Short problem:
Word for word, restate the lines from the start of the data below through the line containing "RING_STEPS = 48".

* Begin Collected data *

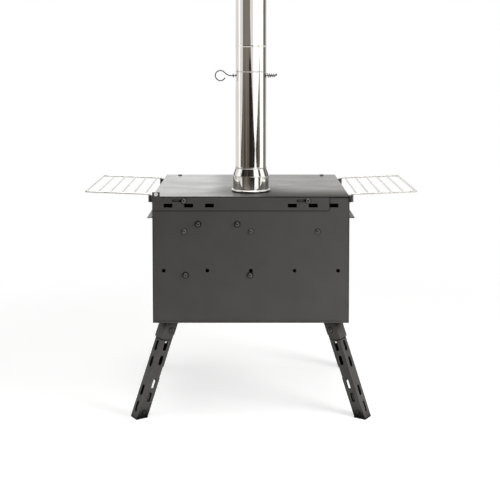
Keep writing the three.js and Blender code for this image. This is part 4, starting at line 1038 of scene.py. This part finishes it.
# %% Screw sizes
NUT_R = 3.8
NUT_H = 3.0
SHANK_R = 2.2
SOCKET_ACROSS = 3.2
SCREW_HEAD_H = 2.2
STUD_HEAD_H = 5.0
RING_STEPS = 48


def hexagon(across, angle):
    """Radius of a hexagon, measured over its flats, in a direction."""
    turned_by = (angle + math.pi / 6) % (math.pi / 3) - math.pi / 6
    return across / 2 / math.cos(turned_by)


print("socket from", SOCKET_ACROSS / 2, "to", round(hexagon(SOCKET_ACROSS, math.pi / 6), 2), "mm out")

# %% Socket screw


def screw_levels(head_r, head_h, length):
    """(radius, height, six-sided or not) of each ring, from the nut's end to the socket's floor."""
    nut_end = -length + head_h
    nut_top = nut_end + NUT_H
    levels = [(0.01, nut_end, False), (NUT_R - 0.1, nut_end, False), (NUT_R, nut_end + 0.4, False)]
    levels += [(NUT_R, nut_top, False), (SHANK_R, nut_top, False), (SHANK_R, 0.0, False)]
    levels += [(head_r - 0.15, 0.0, False), (head_r, 0.25, False)]
    for step in range(1, 7):
        share = step / 6
        radius = head_r - (head_r - SOCKET_ACROSS * 0.72) * share**1.6
        height = 0.25 + (head_h - 0.25) * math.sin(share * math.pi / 2)
        levels.append((radius, height, False))
    levels += [(SOCKET_ACROSS, head_h, True), (SOCKET_ACROSS, head_h * 0.35, True)]
    levels += [(0.01, head_h * 0.22, False)]
    return levels


def socket_screw(name, head_r, head_h, length, place):
    """Made with its head up along +Z and its head's seat at z = 0."""
    built = bmesh.new()
    rings = []
    for size, height, six_sided in screw_levels(head_r, head_h, length):
        ring = []
        for step in range(RING_STEPS):
            angle = 2 * math.pi * step / RING_STEPS
            reach = hexagon(size, angle) if six_sided else size
            x = reach * MM * math.cos(angle)
            ring.append(built.verts.new((x, reach * MM * math.sin(angle), height * MM)))
        rings.append(ring)
    for low, high in zip(rings, rings[1:]):
        for step in range(RING_STEPS):
            after = (step + 1) % RING_STEPS
            built.faces.new((low[step], low[after], high[after], high[step]))
    built.faces.new(rings[0])
    built.faces.new(rings[-1])
    bmesh.ops.recalc_face_normals(built, faces=built.faces)
    mesh = bpy.data.meshes.new(name)
    built.to_mesh(mesh)
    built.free()
    mesh.transform(place)
    for face in mesh.polygons:
        face.use_smooth = True
    mesh.set_sharp_from_angle(angle=math.radians(35))
    return mesh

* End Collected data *

Answer below:
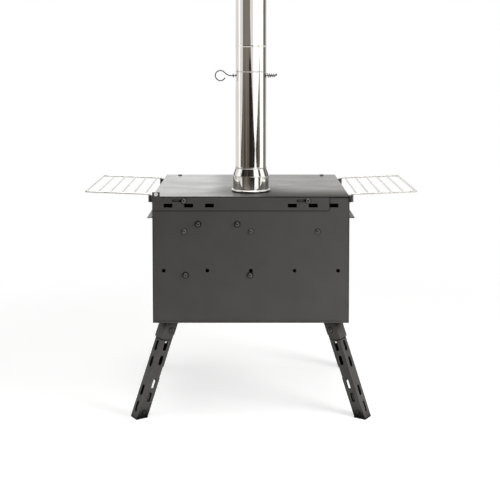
Keep writing the three.js and Blender code for this image. This is part 4, starting at line 1038 of scene.py. This part finishes it.
# %% Screw sizes
NUT_R = 3.8
NUT_H = 3.0
SHANK_R = 2.2
SOCKET_ACROSS = 3.2
SCREW_HEAD_H = 2.2
STUD_HEAD_H = 5.0
RING_STEPS = 48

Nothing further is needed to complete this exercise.